SULPHUR SPRINGS — Gary Borders, an East Texas journalist and editor for more than 40 years, was awarded the Sam Holloway Award at the 2017 North & East Texas Press Association convention.
During his career, Borders served as editor and publisher of newspapers in Longview, Lufkin, Nacogdoches, Mount Pleasant, San Augustine, Cedar Park and Junction City, Kansas. He also taught journalism at Kilgore College. 
He works now as a freelance writer, editor and photographer. You can see his work at garyborders.com. He has written for World Wildlife magazine, Texas Monthly, Texas Observer and Airstream Life.
He began writing a column in 1982 and without fail has written at least once weekly since, though he says there are quite a few he would like to retract. The New York Times News Service distributed his column nationally from 1995 through 2009. His pieces have been published in the Detroit Free Press, Miami Herald, Austin American-Statesman, Palm Beach Post, Atlanta Journal-Constitution and — his personal favorite — the Maui News.
Borders has published two collections of columns, the “Loblolly Chronicles” in 2010 and “Behind and Beyond the Pine Curtain” in 2005. The University of Texas Press published “A Hanging in Nacogdoches” in 2006, his account of a brutal murder in 1902 in the state’s oldest town and the trial that followed. He is currently researching another book. He is also threatening to release another collection of columns.
Borders served as president of the Texas Daily Newspaper Association in 2009. He also does a weekly radio column on Red River Radio.

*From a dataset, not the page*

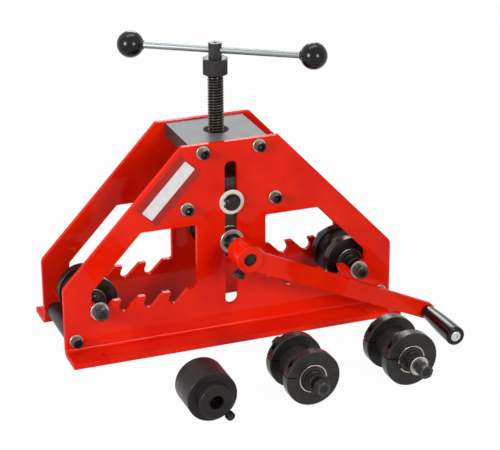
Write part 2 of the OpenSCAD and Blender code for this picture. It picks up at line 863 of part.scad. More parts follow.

Borders and his wife, Dr. Julie Teel-Borders, a professor at LeTourneau University, live in Longview with their daughter, Abbie, a freshman at LeTourneau. He also has two grown daughters, about whom he has been writing columns since Ronald Reagan was president. They have long ceased to be embarrassed about it, though Abbie protests occasionally.
The Sam Holloway Award has been given by the North and East Texas Press Association since 1958, when it was presented to its namesake at the convention in Tyler. Holloway was one of the founding members of the NETPA in 1926 and served as its second president in 1927. It has been awarded each year since 1958 to an outstanding NETPA member and journalist who has gone above and beyond the call of duty in support of the association while also upholding high standards of journalistic integrity and service to the community.